====== Supplied material

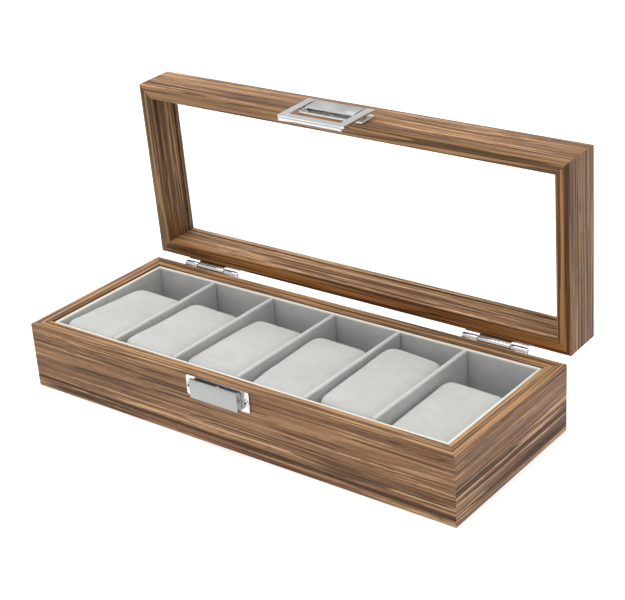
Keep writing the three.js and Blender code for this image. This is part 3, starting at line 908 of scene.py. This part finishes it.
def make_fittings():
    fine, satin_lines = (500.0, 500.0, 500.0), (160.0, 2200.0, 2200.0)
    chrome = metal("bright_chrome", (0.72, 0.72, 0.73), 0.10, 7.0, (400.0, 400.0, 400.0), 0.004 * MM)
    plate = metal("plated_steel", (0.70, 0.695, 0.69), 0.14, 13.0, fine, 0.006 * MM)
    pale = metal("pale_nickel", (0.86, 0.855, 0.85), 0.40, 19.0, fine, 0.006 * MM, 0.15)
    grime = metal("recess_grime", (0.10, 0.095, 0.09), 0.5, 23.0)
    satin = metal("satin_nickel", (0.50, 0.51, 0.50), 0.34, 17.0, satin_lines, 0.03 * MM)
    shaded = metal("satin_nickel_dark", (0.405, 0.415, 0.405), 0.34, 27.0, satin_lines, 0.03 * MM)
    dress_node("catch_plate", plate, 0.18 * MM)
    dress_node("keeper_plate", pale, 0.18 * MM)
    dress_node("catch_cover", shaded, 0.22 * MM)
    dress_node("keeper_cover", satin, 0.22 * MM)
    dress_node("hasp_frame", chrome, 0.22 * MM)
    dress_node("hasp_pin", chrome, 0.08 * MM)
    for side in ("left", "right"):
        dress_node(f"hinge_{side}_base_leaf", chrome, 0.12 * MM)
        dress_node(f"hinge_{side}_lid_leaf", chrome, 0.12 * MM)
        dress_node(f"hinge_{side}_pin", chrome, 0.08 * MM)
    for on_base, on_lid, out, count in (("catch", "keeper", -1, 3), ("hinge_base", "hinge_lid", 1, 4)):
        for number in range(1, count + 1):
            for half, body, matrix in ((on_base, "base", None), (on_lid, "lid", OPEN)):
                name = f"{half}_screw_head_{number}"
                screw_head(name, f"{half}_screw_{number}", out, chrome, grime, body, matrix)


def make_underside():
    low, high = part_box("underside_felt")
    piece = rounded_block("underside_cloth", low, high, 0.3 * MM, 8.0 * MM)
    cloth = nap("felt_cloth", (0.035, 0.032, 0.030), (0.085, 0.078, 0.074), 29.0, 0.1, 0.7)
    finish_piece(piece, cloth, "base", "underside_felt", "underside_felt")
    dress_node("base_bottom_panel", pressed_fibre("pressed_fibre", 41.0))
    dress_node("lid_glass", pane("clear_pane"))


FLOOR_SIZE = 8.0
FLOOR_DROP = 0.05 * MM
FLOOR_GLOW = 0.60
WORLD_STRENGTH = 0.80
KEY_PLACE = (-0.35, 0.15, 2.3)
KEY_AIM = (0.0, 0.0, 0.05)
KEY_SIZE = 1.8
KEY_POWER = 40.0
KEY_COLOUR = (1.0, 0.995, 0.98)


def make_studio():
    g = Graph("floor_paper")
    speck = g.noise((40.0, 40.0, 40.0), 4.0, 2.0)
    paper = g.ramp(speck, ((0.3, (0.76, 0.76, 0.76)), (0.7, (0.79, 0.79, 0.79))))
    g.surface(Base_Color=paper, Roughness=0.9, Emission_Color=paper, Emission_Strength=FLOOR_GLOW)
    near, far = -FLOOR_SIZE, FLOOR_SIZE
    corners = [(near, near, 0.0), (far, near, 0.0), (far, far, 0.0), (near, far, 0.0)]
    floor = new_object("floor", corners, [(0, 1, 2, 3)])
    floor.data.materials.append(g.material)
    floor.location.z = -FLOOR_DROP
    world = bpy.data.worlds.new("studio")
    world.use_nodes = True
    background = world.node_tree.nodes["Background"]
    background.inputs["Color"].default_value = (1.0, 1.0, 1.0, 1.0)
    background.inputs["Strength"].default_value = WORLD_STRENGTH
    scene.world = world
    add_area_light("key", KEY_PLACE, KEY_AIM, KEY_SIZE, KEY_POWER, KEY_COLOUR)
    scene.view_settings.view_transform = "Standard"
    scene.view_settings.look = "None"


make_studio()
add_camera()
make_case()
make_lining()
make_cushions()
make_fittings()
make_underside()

============
====== Supplied material

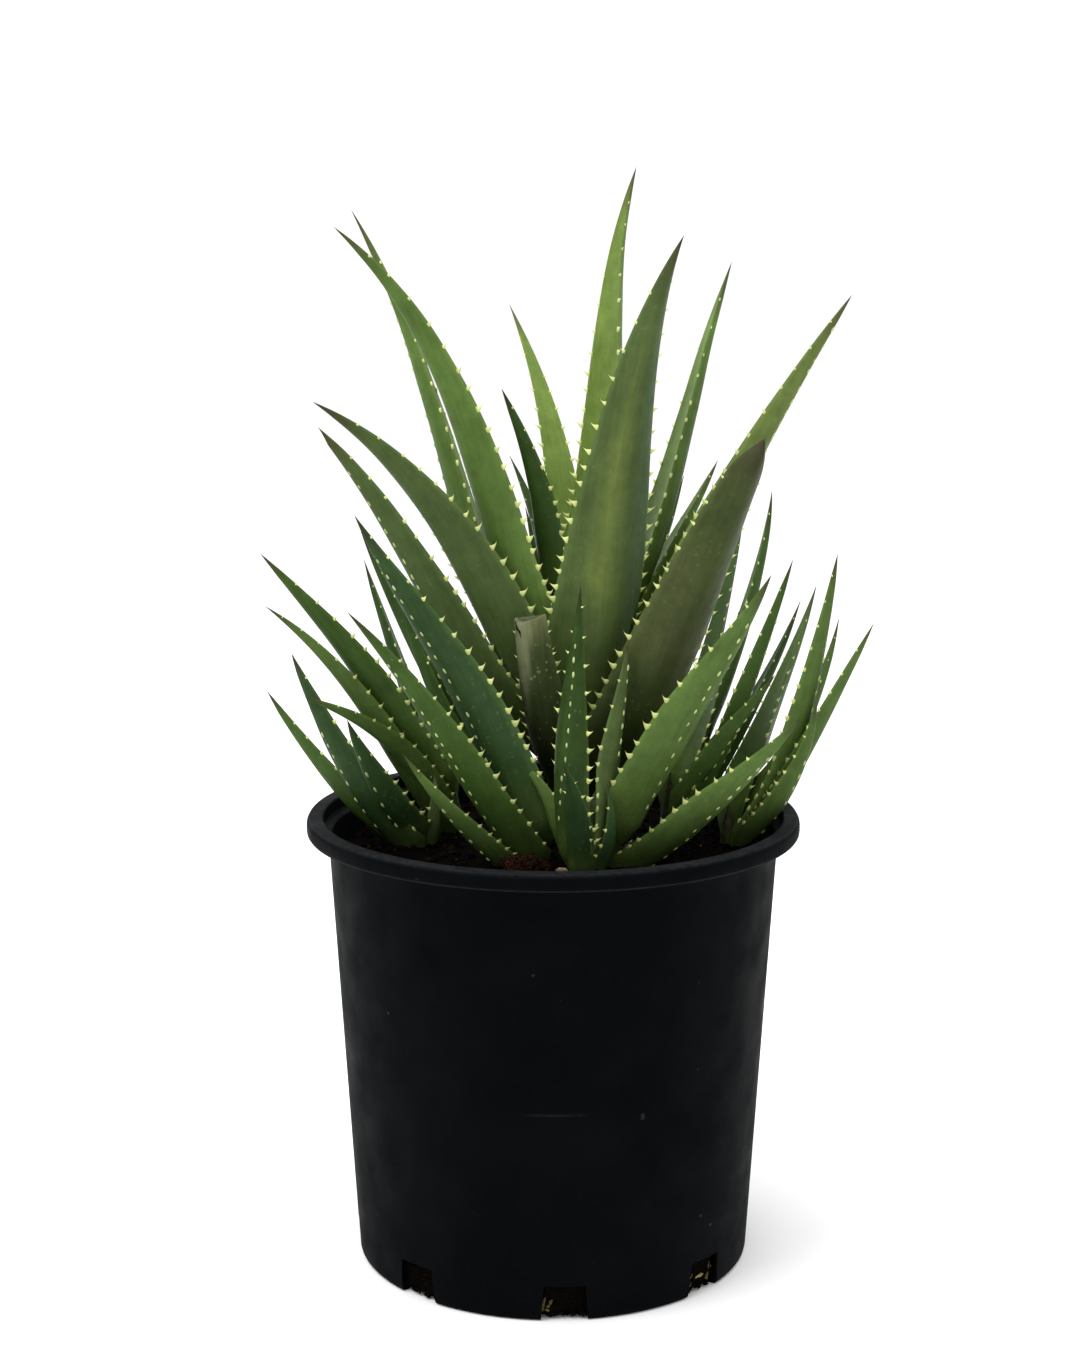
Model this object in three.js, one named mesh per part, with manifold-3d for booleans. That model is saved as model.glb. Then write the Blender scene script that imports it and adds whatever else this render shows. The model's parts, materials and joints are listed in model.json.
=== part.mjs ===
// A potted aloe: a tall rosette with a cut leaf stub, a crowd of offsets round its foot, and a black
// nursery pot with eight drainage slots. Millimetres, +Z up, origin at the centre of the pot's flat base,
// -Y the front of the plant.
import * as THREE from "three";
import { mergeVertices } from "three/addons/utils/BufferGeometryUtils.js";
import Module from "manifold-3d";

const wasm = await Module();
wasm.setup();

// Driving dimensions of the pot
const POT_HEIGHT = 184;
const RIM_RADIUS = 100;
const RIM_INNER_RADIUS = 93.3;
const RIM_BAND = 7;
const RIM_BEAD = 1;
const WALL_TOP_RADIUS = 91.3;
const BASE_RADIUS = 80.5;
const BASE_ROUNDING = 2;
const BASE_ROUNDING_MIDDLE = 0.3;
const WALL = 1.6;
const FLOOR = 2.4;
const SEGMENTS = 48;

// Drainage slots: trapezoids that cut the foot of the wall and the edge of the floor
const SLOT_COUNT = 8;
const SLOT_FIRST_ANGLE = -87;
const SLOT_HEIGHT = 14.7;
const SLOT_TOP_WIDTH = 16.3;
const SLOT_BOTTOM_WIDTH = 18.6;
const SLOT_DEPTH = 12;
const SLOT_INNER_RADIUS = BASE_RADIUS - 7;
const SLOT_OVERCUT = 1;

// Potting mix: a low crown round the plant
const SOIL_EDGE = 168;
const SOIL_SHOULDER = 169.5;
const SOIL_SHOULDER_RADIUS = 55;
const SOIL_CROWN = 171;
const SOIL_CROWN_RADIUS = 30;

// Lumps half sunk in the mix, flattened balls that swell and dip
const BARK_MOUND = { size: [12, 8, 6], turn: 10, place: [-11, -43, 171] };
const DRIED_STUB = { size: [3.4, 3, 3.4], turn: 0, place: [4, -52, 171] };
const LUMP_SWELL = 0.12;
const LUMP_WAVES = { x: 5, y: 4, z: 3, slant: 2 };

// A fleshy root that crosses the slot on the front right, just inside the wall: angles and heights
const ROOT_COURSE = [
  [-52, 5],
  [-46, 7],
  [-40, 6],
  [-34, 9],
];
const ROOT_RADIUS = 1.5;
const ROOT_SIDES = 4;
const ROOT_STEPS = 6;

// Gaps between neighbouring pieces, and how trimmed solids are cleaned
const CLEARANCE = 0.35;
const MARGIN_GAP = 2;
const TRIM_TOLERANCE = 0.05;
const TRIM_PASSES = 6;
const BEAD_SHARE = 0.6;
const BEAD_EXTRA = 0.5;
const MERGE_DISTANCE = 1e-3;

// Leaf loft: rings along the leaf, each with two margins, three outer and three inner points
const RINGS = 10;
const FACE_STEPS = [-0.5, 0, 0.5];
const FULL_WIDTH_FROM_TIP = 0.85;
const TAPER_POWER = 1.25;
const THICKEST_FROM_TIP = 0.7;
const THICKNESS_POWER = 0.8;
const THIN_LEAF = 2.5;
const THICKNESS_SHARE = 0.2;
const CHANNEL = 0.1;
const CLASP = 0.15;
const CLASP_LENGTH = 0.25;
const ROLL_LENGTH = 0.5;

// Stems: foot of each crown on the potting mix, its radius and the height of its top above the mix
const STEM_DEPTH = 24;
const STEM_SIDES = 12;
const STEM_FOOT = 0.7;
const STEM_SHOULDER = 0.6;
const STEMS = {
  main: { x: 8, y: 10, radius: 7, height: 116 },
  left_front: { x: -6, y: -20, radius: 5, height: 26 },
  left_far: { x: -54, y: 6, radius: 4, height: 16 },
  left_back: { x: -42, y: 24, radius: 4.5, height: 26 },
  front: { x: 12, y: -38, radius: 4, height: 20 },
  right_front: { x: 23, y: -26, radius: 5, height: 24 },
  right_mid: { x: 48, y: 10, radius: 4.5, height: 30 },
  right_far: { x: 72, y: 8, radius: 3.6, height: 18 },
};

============

_Work required_.
Take the lines from the line with "Keep writing the" through the line with "grime, body, matrix)", both ends included, and give them again exactly, with nothing else.

_Reply to the exercise_.
Keep writing the three.js and Blender code for this image. This is part 3, starting at line 908 of scene.py. This part finishes it.
def make_fittings():
    fine, satin_lines = (500.0, 500.0, 500.0), (160.0, 2200.0, 2200.0)
    chrome = metal("bright_chrome", (0.72, 0.72, 0.73), 0.10, 7.0, (400.0, 400.0, 400.0), 0.004 * MM)
    plate = metal("plated_steel", (0.70, 0.695, 0.69), 0.14, 13.0, fine, 0.006 * MM)
    pale = metal("pale_nickel", (0.86, 0.855, 0.85), 0.40, 19.0, fine, 0.006 * MM, 0.15)
    grime = metal("recess_grime", (0.10, 0.095, 0.09), 0.5, 23.0)
    satin = metal("satin_nickel", (0.50, 0.51, 0.50), 0.34, 17.0, satin_lines, 0.03 * MM)
    shaded = metal("satin_nickel_dark", (0.405, 0.415, 0.405), 0.34, 27.0, satin_lines, 0.03 * MM)
    dress_node("catch_plate", plate, 0.18 * MM)
    dress_node("keeper_plate", pale, 0.18 * MM)
    dress_node("catch_cover", shaded, 0.22 * MM)
    dress_node("keeper_cover", satin, 0.22 * MM)
    dress_node("hasp_frame", chrome, 0.22 * MM)
    dress_node("hasp_pin", chrome, 0.08 * MM)
    for side in ("left", "right"):
        dress_node(f"hinge_{side}_base_leaf", chrome, 0.12 * MM)
        dress_node(f"hinge_{side}_lid_leaf", chrome, 0.12 * MM)
        dress_node(f"hinge_{side}_pin", chrome, 0.08 * MM)
    for on_base, on_lid, out, count in (("catch", "keeper", -1, 3), ("hinge_base", "hinge_lid", 1, 4)):
        for number in range(1, count + 1):
            for half, body, matrix in ((on_base, "base", None), (on_lid, "lid", OPEN)):
                name = f"{half}_screw_head_{number}"
                screw_head(name, f"{half}_screw_{number}", out, chrome, grime, body, matrix)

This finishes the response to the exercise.